The downside was that there wasn't very much actual filling in this pie compared to the double-crusted version, and the spread of filling quickly led to an uneven distribution of the crumb topping.
Caramel Apple Pie
Topping the list is the version with the most toppings. Here we have both caramel and crumb, which sounds like it might be too sweet, but in this case, wasn't. Cost-cutting worked in our favor with this pie, as a restrained drizzle of sundae-type caramel kept it from becoming overwhelming. As much as it was the most flavorful part of the pie, it didn't overwhelm the apple slices nor the fine crumbs, which had their own sugary notes.

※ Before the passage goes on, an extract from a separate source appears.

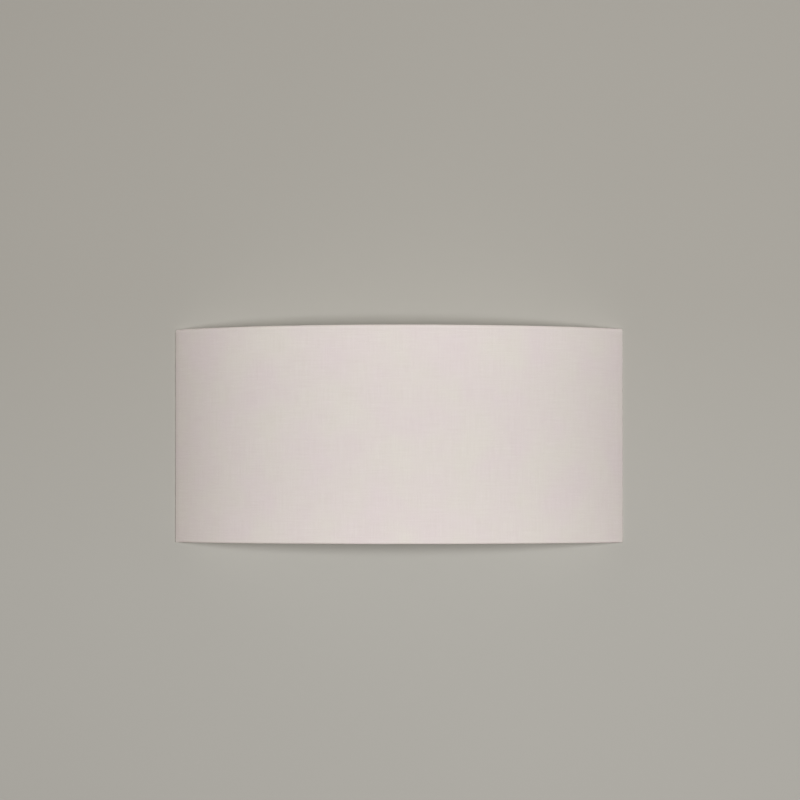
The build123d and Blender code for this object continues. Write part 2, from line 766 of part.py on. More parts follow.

This pie was noticeably softer than the others, with a bottom crust that was definitely underbaked despite a lightly browned bottom and soggy despite the most meager amount of filling of all the fruit pies. However, the variation of flavors, textures, and pinch more of effort made it at least the most interesting pie of the bunch without straying into foreign territory.
The Takeaway
What we found was that while it's tempting to opt for the convenience and affordability of a Walmart pie, this move may not be a satisfier. The cheaper ingredients, skimpier fillings, and overall more mass-produced feel actually are noticeable. You may spend $20 at a small or local bakery—the equivalent of four or five Walmart pies—but unlike the budget buy, you also won't have any leftovers to deal with. And although famous-brand pies may be costlier, the taste experience is of a remarkably higher caliber, since the price point is often indicative of higher-end ingredients. On the other hand, if you're looking for a dessert that will help to deliver you from temptation, these pies might be a blessing in disguise, giving you just enough of a taste of pie to end the night without waking up the sugar monster.